The week continued in glittering mood the following evening with Christie’s sale of works from the Wernher Collection. The paintings, works of art, ivories and silver collected by the diamond millionaire Sir Julius Wernher netted Christie’s a cool premium-inclusive £20m – double the pre-sale estimate – with a top price of £2.8m given by the Spanish investment bank Caja Madrid for the Rubens oil modello, Diana and her Nymphs hunting.

The Ashmolean Museum, Oxford, helped by the National Art Collections Fund, gave a further £2.2m for Titian’s c.1530-1545 Portrait of Giacomo Doria.
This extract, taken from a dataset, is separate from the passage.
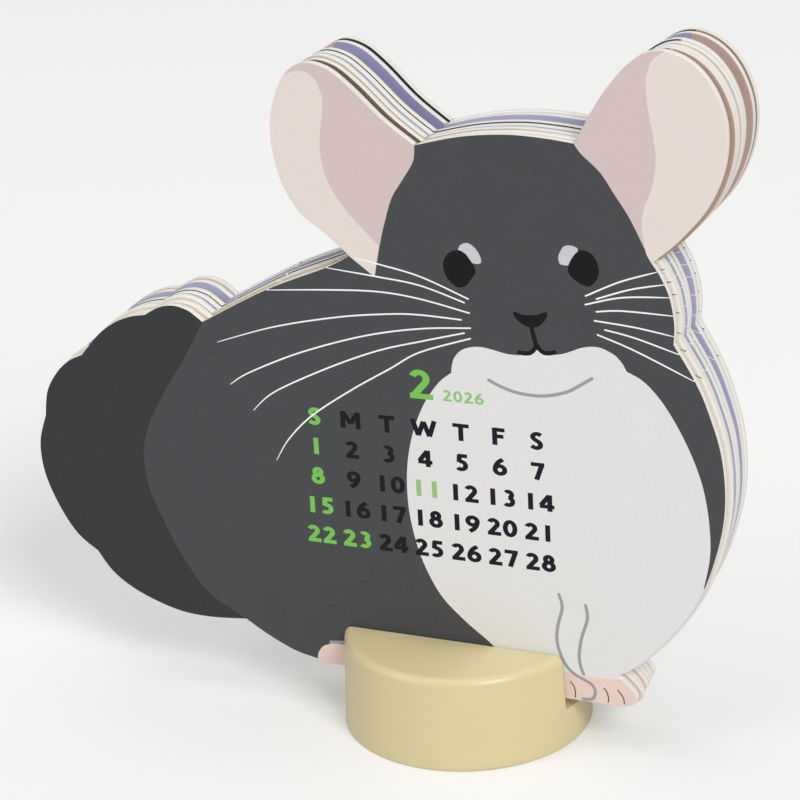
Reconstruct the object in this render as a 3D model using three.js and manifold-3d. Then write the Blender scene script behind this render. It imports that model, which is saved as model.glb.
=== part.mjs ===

The Wernher Collection’s outstanding holdings of Renaissance works of art and silver attracted similarly intense bidding. Two German late Gothic parcel-gilt reliquary statuettes of Saint Sebastian and Saint Christopher from the Cistercian monastery of Kaiserheim (the former designed by Hans Holbein) soared to £1.8m and £1.6m respectively. The Saint Sebastian was secured by New York dealer Anthony Blumka on behalf of an institution, thought to be the Metropolitan in New York, while the Saint Christopher went over the phone to a private buyer. Among the bronzes, a group of Saturn devouring his Children, from a model by Pietro Francavilla, was knocked down to a British dealer for £1m.

Following an English furniture interlude at Christie’s on July 6, which saw a George IV ebony cabinet inset with 17th century pietra dura panels make £1.5m, it was back to Old Masters at Sotheby’s on the same day. Sotheby’s sale netted a premium inclusive £28.5m with their evening session, which included three illuminated manuscripts, producing a clutch of seven-figure prices. These included new artist’s records for El Greco’s Christ on the Cross in a landscape, purchased by the Getty Museum for £3.5m and for Ambrosius Bosschaert the Elder’s still life, sold for £1.75m to the London trade while Orazio Gentileschi’s Holy Family with the Infant St John the Baptist realised £2.2m.

The manuscripts included the late 15th century Monypenny Breviary decorated by the Bourges illuminator Jacques de Monluçon which fetched £3m, followed by an even earlier French rarity, the Du Boisrouvray Psalter of c.1260, which made £2.75m. Both were sold to telephone buyers.